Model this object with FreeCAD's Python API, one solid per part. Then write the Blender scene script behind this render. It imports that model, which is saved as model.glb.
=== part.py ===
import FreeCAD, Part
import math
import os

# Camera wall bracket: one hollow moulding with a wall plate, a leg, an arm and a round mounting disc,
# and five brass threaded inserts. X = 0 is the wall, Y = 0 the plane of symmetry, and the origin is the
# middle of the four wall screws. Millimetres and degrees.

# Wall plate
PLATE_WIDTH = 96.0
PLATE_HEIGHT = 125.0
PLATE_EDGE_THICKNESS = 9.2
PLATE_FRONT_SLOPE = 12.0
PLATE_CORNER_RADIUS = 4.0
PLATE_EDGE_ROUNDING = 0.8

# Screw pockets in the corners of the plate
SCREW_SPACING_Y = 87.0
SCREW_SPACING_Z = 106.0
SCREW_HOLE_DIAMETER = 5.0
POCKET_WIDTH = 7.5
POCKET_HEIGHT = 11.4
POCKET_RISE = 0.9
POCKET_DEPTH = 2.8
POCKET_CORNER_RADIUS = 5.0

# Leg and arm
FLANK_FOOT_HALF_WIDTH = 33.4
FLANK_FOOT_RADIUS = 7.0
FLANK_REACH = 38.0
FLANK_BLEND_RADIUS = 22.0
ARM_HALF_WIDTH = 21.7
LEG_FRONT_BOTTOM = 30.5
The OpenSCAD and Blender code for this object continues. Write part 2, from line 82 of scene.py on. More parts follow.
================
[INSTRUCTIONS TO FOLLOW]: A line counts if it holds the word "Blender". How many lines of the entries count? Give the number only.

[EXERCISE SOLUTION]: 2